In recent years heli-skiing—skiing down mountains only accessible by helicopter—has become popular in Kamchatka. Most heli-skiing operations in Kamchatka drop skiers on volcanoes from where you can ski down fresh powder to the Pacific. Vertikalny Mir  offers an eight-night heli-skiing package that includes accommodation.

The Yenisey is one of Siberia’s great rivers and the world’s fifth longest. In 2001, Australian adventurer, Tim Cope, and three other men repaired the rotting hull of an abandoned boat on Lake Baikal and rowed it down the Yenisey. The team took shifts, rowing 24 hours each day, until they reached the Yenisey’s mouth in the Arctic Ocean.

Those hoping to  recreate Cope’s Yenisey trip should read Rivers of an Unknown Land, an English-language guide by rafter, Vladimir Gavrilov, about boating in the former Soviet Union.

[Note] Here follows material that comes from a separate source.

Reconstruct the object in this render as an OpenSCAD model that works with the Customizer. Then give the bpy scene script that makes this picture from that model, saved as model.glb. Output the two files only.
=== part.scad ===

You can also travel the Yenisey in a comfortable passenger boat. Ships embark on a 10-day, 4,000 kilometer round-trip journey on the Yenisey between the city of Krasnoyarsk and the remote port of Dudinka in the Arctic from June to October. Contact SibTourGuide in Krasnoyarsk to arrange a Yenisey tour.

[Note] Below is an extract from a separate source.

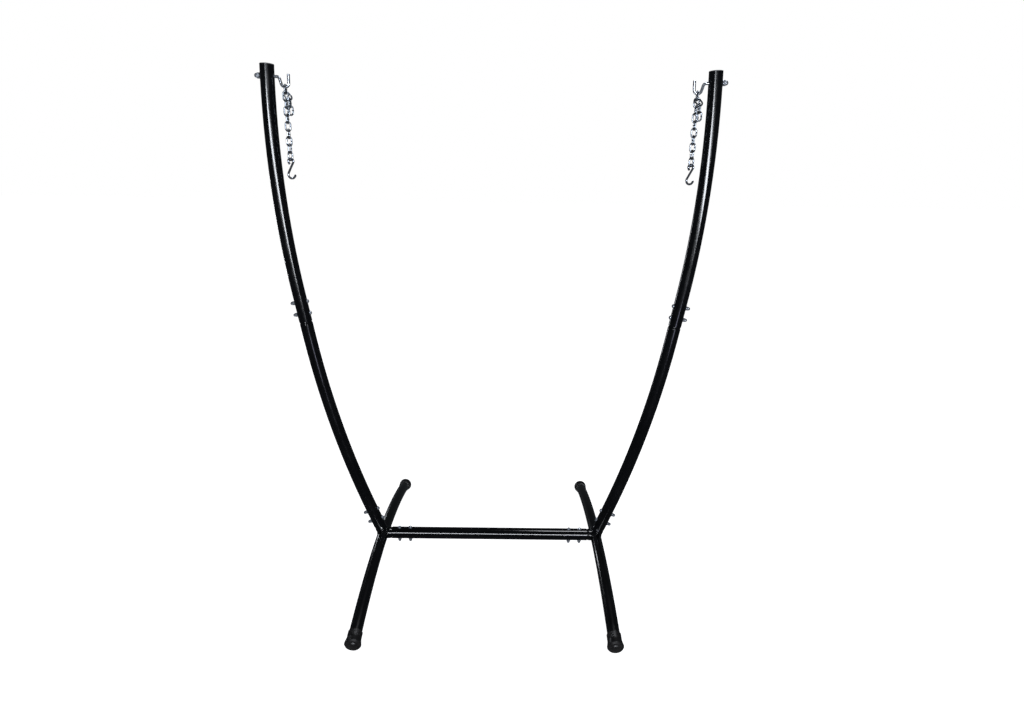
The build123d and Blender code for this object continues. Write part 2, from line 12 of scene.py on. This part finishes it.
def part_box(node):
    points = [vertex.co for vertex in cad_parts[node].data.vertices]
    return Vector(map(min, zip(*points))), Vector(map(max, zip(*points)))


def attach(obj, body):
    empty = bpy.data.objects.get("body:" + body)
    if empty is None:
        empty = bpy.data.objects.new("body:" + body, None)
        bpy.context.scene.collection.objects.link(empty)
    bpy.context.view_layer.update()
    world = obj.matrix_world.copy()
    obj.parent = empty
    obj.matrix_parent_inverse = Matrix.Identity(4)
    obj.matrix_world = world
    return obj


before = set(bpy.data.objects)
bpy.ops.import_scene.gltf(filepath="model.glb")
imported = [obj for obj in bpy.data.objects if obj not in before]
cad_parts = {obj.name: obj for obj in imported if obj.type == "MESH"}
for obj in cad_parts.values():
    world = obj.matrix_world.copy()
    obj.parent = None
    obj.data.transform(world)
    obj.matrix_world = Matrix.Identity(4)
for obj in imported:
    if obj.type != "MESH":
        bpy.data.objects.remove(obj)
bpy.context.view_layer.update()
bpy.ops.object.select_all(action="DESELECT")


# ---- foot tubes -------------------------------------------------------------------------
# Two 44 mm steel tubes rolled to a low arch, one under each arm. They are powder-coated
# gloss black in one piece with the sockets welded to them.

def add_node(tree, kind, settings=None, **links):
    """A shader node; settings are its plain values, links what feeds its sockets by name."""
    node = tree.nodes.new(kind)
    for name, value in (settings or {}).items():
        if name in node.inputs:
            node.inputs[name].default_value = value
        else:
            setattr(node, name, value)
    for name, source in links.items():
        tree.links.new(source, node.inputs[name.replace("_", " ")])
    return node


def set_input(tree, socket, value):
    """A socket linked to another one, or set to a plain value."""
    if isinstance(value, bpy.types.NodeSocket):
        tree.links.new(value, socket)
    else:
        socket.default_value = value


def mix_colours(tree, mask, below, above):
    """One colour where the mask is 0, the other where it is 1."""
    node = tree.nodes.new("ShaderNodeMix")
    node.data_type = "RGBA"
    factor, first_colour, second_colour, mixed_colour = 0, 6, 7, 2
    set_input(tree, node.inputs[factor], mask)
    set_input(tree, node.inputs[first_colour], below)
    set_input(tree, node.inputs[second_colour], above)
    return node.outputs[mixed_colour]


def span(tree, value, low, high, new_low=0.0, new_high=1.0):
    """A value brought from one range to another, and held inside it."""
    limits = {"From Min": low, "From Max": high, "To Min": new_low, "To Max": new_high}
    return add_node(tree, "ShaderNodeMapRange", limits, Value=value).outputs["Result"]


def sum_of(tree, operation, first, second):
    """Two values or sockets put through one sum."""
    node = tree.nodes.new("ShaderNodeMath")
    node.operation = operation
    set_input(tree, node.inputs[0], first)
    set_input(tree, node.inputs[1], second)
    return node.outputs[0]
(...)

Traversing the M-56 Federal Highway in Russia’s Far East is one of the world’s last great adventures. Known as the Road of Bones for the thousands of gulag prisoners who died during its construction, this dirt road begins in Yakutsk, one of the world’s coldest cities, and extends through 2,000 kilometers of taiga forest and permafrost to the city of Magadan on the Pacific.

British actors, Ewan McGregor and Charley Boorman, attempted to cross the M-56 on their 2004 round the world motorcycle expedition, but rushing rivers with no bridges ended their journey. Truckers make the trip in winter when the permafrost solidifies and the rivers freeze.

DVS-Tour in Magadan can organize a trip on the Road of Bones or help round-the-world adventurers ship their cars or motorcycles onward to North America. In Yakutsk, Nord Stream also runs a trip on the M-56.